Nearly 25 years ago, Boston missed an opportunity to join the Community Preservation Act (CPA), which would have meant $20 million a year for affordable housing and other improvements in the city. Later, when the Dorchester-based Mass Affordable Housing Alliance and other groups launched a campaign to bring the CPA to Boston, they found an ally in Jack Connors, who stepped up to publicly endorse it. Mayor Walsh added his support as well and with Jack’s message to the business community, it passed and it is now funding millions each year for housing, historic preservation, and parks.

Jack also played a role in the passage of the Criminal Justice Reform Act of 2018. Many of its provisions have led to the prison population being cut by 50 percent and many thousands getting diverted to drug treatment instead of to prison.
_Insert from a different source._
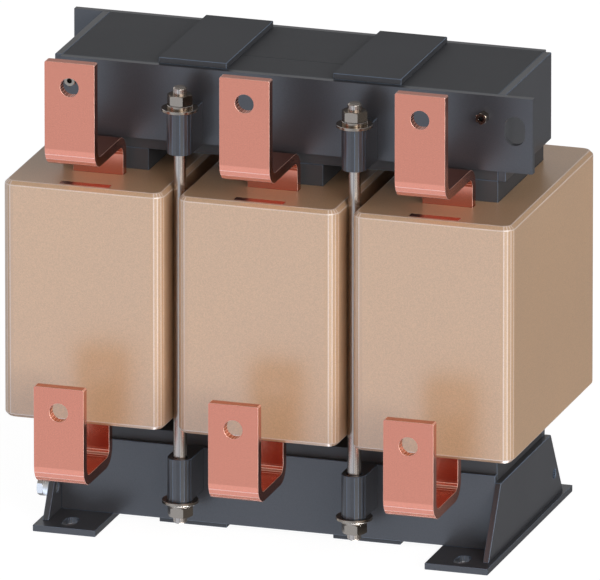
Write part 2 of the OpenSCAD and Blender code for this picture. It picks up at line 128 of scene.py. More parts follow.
def node_box(node: str) -> tuple[Point, Point]:
    """Gives the lowest and highest corner of a solid."""
    low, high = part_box(node)
    return tuple(v / MM for v in low), tuple(v / MM for v in high)


def only(piece: Piece) -> None:
    """Selects a piece alone and makes it active.

    Args:
        piece: The piece.
    """
    bpy.ops.object.select_all(action="DESELECT")
    piece.select_set(True)
    bpy.context.view_layer.objects.active = piece


@contextmanager
def editing(piece: Piece, select_all: bool = True) -> Iterator[None]:
    """Holds a piece in edit mode for the moves inside.

    Args:
        piece: The piece.
        select_all: False where what was picked stays selected.
    """
    only(piece)
    bpy.ops.object.mode_set(mode="EDIT")
    if select_all:
        bpy.ops.mesh.select_all(action="SELECT")
    yield
    bpy.ops.object.mode_set(mode="OBJECT")


def primitive(add: Callable, name: str, at: Point, scale: Point = (1, 1, 1), **settings: object) -> Piece:
    """Adds a primitive, with its place and scale in its mesh.

    Args:
        add: Blender's call for it.
        name: Name of the piece.
        at: Middle of the piece.
        scale: Its size in metres, where the call gives it size 1.
        settings: What else the call takes.

    Returns:
        The piece, its object at the origin.
    """
    bpy.ops.object.select_all(action="DESELECT")
    add(location=[v * MM for v in at], **settings)
    piece = bpy.context.active_object
    piece.scale = scale
    bpy.ops.object.transform_apply(location=True, rotation=True, scale=True)
    piece.name = piece.data.name = name
    return piece


def block(name: str, low: Point, high: Point) -> Piece:
    """Adds a block that spans two corners.

    Args:
        name: Name of the piece.
        low: Lowest corner.
        high: Highest corner.

    Returns:
        The block.
    """
    at = [(a + b) / 2 for a, b in zip(low, high)]
    size = [(b - a) * MM for a, b in zip(low, high)]
    return primitive(bpy.ops.mesh.primitive_cube_add, name, at, size, size=1)


def round_bar(name: str, at: Point, radius: float, length: float, axis: Axis = Axis.Z,
              sides: int = ROUND) -> Piece:
    """Adds a round or many-sided bar centred on a point.

    Args:
        name: Name of the piece.
        at: Middle of the bar.
        radius: Radius over the corners.
        length: Length along the axis.
        axis: The axis that it lies along.
        sides: Number of sides.

    Returns:
        The bar.
    """
    turn = {Axis.X: (0, math.pi / 2, 0), Axis.Y: (-math.pi / 2, 0, 0), Axis.Z: ORIGIN}[axis]
    return primitive(bpy.ops.mesh.primitive_cylinder_add, name, at, vertices=sides, radius=radius * MM,
                     depth=length * MM, rotation=turn)


def drill(at: Point, radius: float, depth: float, axis: Axis = Axis.Z) -> Piece:
    """Makes the tool that drills through a piece of this depth."""
    return round_bar("drill", at, radius, depth + 2 * OVERRUN, axis)


def pick(piece: Piece, kind: Kind, test: Callable[[object], bool]) -> None:
    """Selects the points, edges or faces of a piece that pass a test, and nothing else.

    Args:
        piece: The piece.
        kind: Points, edges or faces.
        test: Says whether a point, edge or face is taken.
    """
    for each in Kind:
        parts = getattr(piece.data, each.value)
        parts.foreach_set("select", [each is kind and test(part) for part in parts])
    bpy.context.tool_settings.mesh_select_mode = tuple(each is kind for each in Kind)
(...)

Another saintly Boston figure, a friend of Jack’s named Al Kaneb, worked on criminal justice reform and re-entry for many years. Al set up meetings for the two of us to meet with Jack about issues such as the long mandatory minimum sentences on drug charges that drove mass incarceration rates. In 2017, I was director of Massachusetts Communities Action Network, working on pending criminal justice reform legislation along with other groups in the Jobs Not Jails Coalition.

I showed Jack maps of Dorchester and Roxbury with dots at the addresses where people who were or had been imprisoned lived. Jack said, “That’s where my kids are,” referring to the young people who attended his wonderful Camp Harbor View.

Jack said he’d call Robert DeLeo, then the House speaker, and then-governor Charlie Baker on what we supported, but then he directed me to give him his “homework’’ of talking points. He made the calls, reported the responses to me, and called again and again when we needed it. 

What happened with this bill? Five of the long mandatory minimum sentences were repealed and numerous other reforms passed in the 2018 bill that has changed the lives of so many thousands and will continue to do so for generations. He used his powers of persuasion and access to help in this campaign to change laws to create more justice.

Thanks to you Jack, always.

Lew Finfer is a Dorchester resident who directs MA Action for Justice.